Enquanto a Libras se consolida como ferramenta de inclusão, sua popularização, historicamente atrelada a instituições cristãs, exclui práticas e vocabulários das culturas africanas, indígenas e de outras religiões – é o que defende o professor de Letras Libras da Universidade do Estado do Pará (Uepa), Ozivan Perdigão. Para debater o assunto, a universidade realizou, no dia 4 de novembro, em alusão ao Dia da Consciência Negra, o I Seminário de Tradução de Língua de Sinais e Negritude que, segundo o professor, foi bem recebido e gerou um debate importante sobre o racismo religioso e estrutural.

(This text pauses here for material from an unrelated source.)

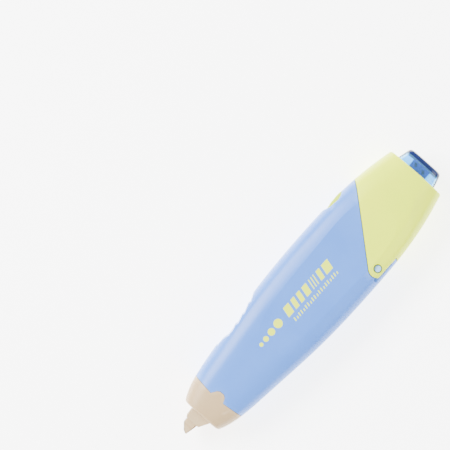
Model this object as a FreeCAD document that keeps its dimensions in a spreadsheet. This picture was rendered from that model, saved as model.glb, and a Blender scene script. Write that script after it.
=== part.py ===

A partir da Constituição de 1988, leis como a LDB de 1996 e a Lei nº 10.098/2000 garantiram direitos e acessibilidade para essa população. A Libras, por sua vez, foi reconhecida como língua oficial em 2002 e regulamentada em 2005, assegurando a formação de professores e o acesso a profissionais especializados. Entretanto, a popularização da Libras no Brasil, iniciada na década de 1980, ocorreu principalmente através das igrejas evangélicas, o que resultou em um viés cristão na construção da linguagem e na comunidade surda, conforme detalha o especialista:
“A base mesmo dos surdos, principalmente o aluno surdo, ainda é muito cristã”, afirmou o professor Ozivan Perdigão, que aponta a influência da igreja Batista e das Testemunhas de Jeová na difusão da Libras, o que acabou por criar um vocabulário limitado ao imaginário judaico-cristão, negligenciando outras práticas religiosas.
Estudante relata experiência de discriminação
Suellen Santos, estudante do segundo semestre de Letras – Libras da Uepa, relatou ter sofrido preconceito religioso durante sua formação como tradutora e intérprete de Libras. Ao tentar realizar seu estágio obrigatório em um terreiro de Umbanda, Suelen teve sua solicitação negada, enquanto colegas que optaram por igrejas evangélicas não enfrentaram obstáculos.
“Disseram que não, que não poderia. Eu questionei e me falaram que seria porque não tinha um coordenador para me avaliar lá. Só que, para as igrejas batistas, católicas e evangélicas, mesmo que fora da lista fornecida, não houve o mesmo problema”, conta Suelen sobre a negativa da instituição. A estudante só conseguiu realizar o estágio após a troca do coordenador do curso, tendo que cumprir a carga horária em uma igreja adventista. O terreiro de Umbanda, comandado por um pai de santo surdo, ficou sem intérprete.
Suellen Rodrigues, discente da Uepa, enfrentou discriminação para fazer estágio em terreiro. (Marcelo Rodrigues / Ascom Uepa)
Em seu relato, Suellen também descreve o constrangimento que sofreu na igreja adventista por conta do cabelo crespo e da extensa tatuagem na perna esquerda. A estudante conta que foi pressionada a cobrir o desenho e prender o cabelo para se adequar aos padrões da igreja. “O curioso é que todas essas ‘orientações’ partiram de uma colega intérprete. Na igreja não fizeram nenhuma observação, mesmo eu tendo usado um vestido que deixava à mostra a tatuagem e o cabelo semi-preso”, diz Suelen.
Diante dessa realidade, o professor Ozivan organizou o I Seminário de Tradução de Língua de Sinais e Negritude para discutir a inclusão da cultura e religiosidade afro-brasileira e indígena na comunidade surda. “A perspectiva é que daqui pra frente nós venhamos ter mais eventos relacionados a essas realidades. Não apenas com a negritude, mas também as questões da cultura e religiosidade indigena”, declarou Ozivan.